__INSTRUCTIONS TO FOLLOW__:
What lies from the line containing "# The origin" through the line containing "cad_parts[node].hide_render = cad_parts[node].hide_viewport"? Print exactly those lines, with both ends, and no others.
-=-=-
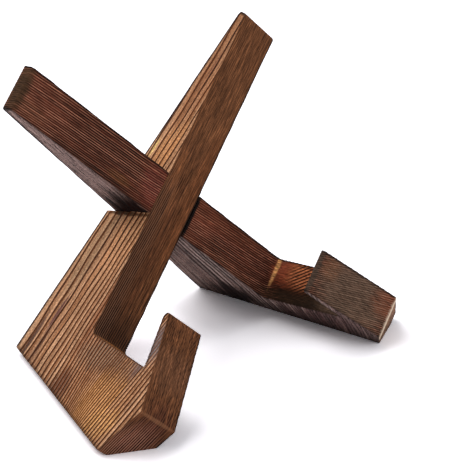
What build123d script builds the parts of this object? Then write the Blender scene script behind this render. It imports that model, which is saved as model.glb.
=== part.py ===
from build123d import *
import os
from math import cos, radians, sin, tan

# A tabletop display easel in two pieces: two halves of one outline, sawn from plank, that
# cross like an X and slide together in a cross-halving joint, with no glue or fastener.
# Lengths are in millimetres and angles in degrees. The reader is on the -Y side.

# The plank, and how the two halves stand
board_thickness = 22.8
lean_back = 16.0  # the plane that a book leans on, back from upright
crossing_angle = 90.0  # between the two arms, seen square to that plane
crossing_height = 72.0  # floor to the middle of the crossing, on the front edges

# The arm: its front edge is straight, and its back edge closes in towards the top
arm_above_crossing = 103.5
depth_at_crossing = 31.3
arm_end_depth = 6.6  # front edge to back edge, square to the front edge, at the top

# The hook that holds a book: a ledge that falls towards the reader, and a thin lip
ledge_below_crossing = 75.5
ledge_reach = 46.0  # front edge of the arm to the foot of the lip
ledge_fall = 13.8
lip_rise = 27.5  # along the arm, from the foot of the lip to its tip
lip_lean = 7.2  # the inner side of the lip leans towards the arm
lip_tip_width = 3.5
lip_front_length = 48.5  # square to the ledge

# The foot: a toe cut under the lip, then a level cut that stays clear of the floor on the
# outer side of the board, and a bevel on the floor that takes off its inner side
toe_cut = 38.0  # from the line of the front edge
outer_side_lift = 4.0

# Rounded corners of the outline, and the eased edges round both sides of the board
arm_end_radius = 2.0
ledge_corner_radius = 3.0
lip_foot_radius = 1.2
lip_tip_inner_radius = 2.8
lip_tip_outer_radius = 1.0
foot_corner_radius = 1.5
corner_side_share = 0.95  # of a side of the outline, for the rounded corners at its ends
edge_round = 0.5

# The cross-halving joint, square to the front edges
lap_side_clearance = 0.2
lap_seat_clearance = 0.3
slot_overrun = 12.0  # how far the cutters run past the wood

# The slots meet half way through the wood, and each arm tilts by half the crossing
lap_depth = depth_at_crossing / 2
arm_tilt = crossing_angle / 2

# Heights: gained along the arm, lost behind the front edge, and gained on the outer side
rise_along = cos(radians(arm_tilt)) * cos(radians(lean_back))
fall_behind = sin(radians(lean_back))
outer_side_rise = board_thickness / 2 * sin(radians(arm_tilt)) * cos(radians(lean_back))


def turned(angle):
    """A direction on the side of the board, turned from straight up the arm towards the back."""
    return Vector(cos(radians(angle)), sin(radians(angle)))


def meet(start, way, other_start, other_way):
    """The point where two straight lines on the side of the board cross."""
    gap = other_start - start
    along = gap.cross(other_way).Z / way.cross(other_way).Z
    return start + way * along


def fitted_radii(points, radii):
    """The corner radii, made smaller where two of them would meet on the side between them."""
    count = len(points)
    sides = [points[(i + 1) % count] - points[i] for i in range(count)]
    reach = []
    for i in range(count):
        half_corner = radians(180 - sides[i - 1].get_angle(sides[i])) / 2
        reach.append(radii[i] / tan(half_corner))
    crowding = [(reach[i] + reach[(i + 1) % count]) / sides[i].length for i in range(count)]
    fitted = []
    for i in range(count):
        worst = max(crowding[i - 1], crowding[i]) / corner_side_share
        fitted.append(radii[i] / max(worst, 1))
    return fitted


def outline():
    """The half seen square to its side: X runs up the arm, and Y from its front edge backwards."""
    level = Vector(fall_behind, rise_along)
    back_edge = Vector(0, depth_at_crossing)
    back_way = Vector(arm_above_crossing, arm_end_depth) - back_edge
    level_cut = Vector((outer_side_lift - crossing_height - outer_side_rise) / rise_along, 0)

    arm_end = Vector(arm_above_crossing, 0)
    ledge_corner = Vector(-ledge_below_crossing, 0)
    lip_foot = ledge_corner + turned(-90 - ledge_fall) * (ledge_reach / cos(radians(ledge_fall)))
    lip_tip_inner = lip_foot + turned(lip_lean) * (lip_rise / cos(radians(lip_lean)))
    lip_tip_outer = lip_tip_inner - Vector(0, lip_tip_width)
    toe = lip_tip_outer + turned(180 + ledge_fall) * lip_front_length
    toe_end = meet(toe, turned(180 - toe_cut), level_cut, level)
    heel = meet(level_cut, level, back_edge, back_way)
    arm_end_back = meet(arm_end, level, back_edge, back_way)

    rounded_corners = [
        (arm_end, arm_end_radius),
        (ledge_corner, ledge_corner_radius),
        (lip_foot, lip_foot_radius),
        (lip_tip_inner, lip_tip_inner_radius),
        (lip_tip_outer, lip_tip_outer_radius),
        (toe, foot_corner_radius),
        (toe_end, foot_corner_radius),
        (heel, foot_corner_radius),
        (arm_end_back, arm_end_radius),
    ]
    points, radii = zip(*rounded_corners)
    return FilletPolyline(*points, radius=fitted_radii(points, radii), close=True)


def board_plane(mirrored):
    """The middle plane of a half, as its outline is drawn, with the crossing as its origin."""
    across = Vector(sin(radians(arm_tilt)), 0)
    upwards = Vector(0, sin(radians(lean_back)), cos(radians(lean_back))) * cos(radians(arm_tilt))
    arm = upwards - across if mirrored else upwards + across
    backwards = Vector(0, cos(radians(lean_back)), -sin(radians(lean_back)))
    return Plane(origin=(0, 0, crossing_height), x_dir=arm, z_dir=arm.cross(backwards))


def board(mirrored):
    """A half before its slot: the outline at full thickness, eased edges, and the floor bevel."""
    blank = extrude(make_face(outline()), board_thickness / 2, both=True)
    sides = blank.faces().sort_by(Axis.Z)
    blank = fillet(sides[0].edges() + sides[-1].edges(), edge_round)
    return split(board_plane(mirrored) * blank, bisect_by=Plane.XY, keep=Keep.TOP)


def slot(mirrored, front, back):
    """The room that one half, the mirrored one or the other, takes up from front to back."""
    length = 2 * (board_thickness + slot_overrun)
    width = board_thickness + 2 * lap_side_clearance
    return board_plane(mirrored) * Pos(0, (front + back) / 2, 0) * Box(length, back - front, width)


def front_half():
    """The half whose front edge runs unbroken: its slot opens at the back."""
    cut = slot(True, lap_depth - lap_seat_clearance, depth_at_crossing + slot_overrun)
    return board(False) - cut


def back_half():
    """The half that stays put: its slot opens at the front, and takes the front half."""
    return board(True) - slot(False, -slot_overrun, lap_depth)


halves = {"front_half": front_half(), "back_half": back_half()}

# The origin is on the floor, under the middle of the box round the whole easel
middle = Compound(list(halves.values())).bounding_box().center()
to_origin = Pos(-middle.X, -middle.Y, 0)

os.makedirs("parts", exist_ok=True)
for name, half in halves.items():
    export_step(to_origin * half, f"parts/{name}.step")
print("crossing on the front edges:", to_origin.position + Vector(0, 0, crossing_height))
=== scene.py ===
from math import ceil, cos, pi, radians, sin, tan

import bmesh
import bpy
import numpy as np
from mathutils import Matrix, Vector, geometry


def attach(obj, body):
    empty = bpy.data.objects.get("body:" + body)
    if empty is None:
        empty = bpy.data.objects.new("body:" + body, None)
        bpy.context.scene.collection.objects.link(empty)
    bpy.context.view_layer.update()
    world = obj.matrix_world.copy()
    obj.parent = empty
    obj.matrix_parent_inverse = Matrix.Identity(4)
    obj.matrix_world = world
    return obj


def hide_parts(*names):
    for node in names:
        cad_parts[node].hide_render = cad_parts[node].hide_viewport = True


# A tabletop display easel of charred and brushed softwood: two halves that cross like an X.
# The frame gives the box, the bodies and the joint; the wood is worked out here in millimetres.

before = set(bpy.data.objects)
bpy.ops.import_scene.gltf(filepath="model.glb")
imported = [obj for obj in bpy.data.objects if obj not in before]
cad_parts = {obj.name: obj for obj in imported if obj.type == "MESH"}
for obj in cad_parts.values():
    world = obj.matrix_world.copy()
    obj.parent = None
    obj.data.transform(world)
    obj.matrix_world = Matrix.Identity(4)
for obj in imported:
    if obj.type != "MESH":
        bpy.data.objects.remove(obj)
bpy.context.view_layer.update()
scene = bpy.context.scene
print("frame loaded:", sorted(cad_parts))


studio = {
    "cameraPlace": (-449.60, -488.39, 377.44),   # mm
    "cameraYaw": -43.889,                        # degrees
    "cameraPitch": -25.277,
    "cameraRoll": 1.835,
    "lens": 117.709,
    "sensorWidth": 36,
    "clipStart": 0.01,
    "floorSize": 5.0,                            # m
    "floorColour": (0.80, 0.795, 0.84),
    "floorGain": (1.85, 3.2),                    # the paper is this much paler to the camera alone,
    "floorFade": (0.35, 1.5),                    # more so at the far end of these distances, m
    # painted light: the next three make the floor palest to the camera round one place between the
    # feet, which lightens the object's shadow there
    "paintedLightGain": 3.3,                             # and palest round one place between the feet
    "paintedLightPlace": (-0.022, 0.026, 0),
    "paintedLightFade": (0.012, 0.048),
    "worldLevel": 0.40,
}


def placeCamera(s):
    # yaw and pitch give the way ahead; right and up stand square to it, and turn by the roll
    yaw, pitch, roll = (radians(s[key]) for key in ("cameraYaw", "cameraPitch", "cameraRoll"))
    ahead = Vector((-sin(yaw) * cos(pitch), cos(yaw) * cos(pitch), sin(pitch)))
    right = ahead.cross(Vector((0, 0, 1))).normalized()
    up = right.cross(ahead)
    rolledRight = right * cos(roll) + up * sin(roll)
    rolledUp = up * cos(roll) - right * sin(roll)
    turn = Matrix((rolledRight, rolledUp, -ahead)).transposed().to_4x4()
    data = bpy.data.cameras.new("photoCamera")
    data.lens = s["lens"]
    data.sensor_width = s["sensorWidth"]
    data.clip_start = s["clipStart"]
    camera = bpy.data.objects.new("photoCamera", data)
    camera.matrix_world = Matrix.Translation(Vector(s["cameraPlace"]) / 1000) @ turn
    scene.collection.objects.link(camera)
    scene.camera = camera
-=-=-
__THE RESULT__:
# The origin is on the floor, under the middle of the box round the whole easel
middle = Compound(list(halves.values())).bounding_box().center()
to_origin = Pos(-middle.X, -middle.Y, 0)

os.makedirs("parts", exist_ok=True)
for name, half in halves.items():
    export_step(to_origin * half, f"parts/{name}.step")
print("crossing on the front edges:", to_origin.position + Vector(0, 0, crossing_height))
=== scene.py ===
from math import ceil, cos, pi, radians, sin, tan

import bmesh
import bpy
import numpy as np
from mathutils import Matrix, Vector, geometry


def attach(obj, body):
    empty = bpy.data.objects.get("body:" + body)
    if empty is None:
        empty = bpy.data.objects.new("body:" + body, None)
        bpy.context.scene.collection.objects.link(empty)
    bpy.context.view_layer.update()
    world = obj.matrix_world.copy()
    obj.parent = empty
    obj.matrix_parent_inverse = Matrix.Identity(4)
    obj.matrix_world = world
    return obj


def hide_parts(*names):
    for node in names:
        cad_parts[node].hide_render = cad_parts[node].hide_viewport = True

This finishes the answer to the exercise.